How to Comment on LinkedIn to Get Noticed by a Prospect

The exact way to comment on LinkedIn so a specific prospect notices you, then turns into a DM. Real comment templates, a warm-up sequence, and what to avoid.

Junaid Khalid
11 minuti di lettura

You want a specific person to notice you on LinkedIn: a prospect, a potential partner, someone who could send you business. Sliding into their DMs cold rarely works. But there is a slower, far more reliable path that hardly anyone runs on purpose: get on their radar through their comment section first, then reach out warm.
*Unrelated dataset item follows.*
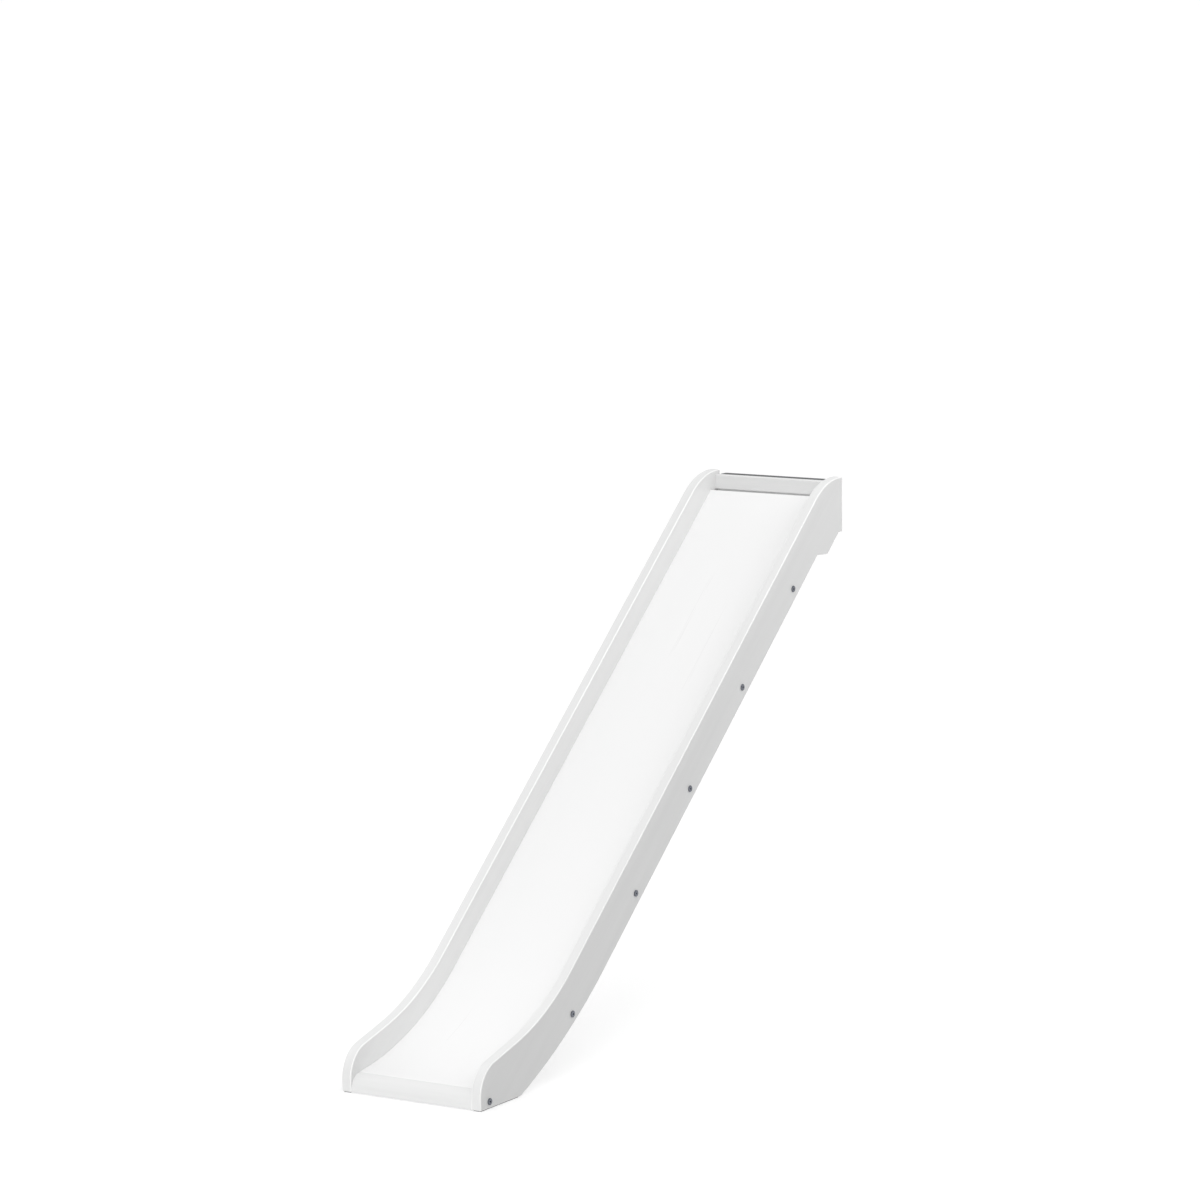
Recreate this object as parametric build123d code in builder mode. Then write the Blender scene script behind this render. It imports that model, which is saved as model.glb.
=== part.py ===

This is a how-to, not a theory piece. You will get the exact sequence to make a target prospect notice you through comments, real comment templates you can adapt, the timeline from first comment to a natural DM, and the mistakes that get you ignored or muted. It is written for founders, consultants, and agency owners who use LinkedIn for pipeline and would rather earn attention than buy it. (If you are a job seeker trying to get noticed by recruiters, that is a different guide; this one is about getting a business prospect on your radar.)

Key takeaways

  • Getting noticed is a sequence, not a single comment. Three to five thoughtful comments over a couple of weeks beats one clever one.
  • Comment where your prospect already pays attention: on their own posts, and in the comment sections of the big accounts they follow.
  • A comment that gets noticed adds something. A specific example, a real story, or a respectful counterpoint. "Great post" is invisible.
  • The DM comes after the warm-up, not before. By the time you reach out, your name should already be familiar.
  • Consistency is the hard part. You have to show up for the same person repeatedly, which is a memory problem more than an effort problem.

Why comments get you noticed (and cold DMs do not)

A cold DM asks a stranger for attention before you have earned any. Most get ignored, and enough of them get you flagged as a pitch machine. A comment does the opposite: it gives before it asks.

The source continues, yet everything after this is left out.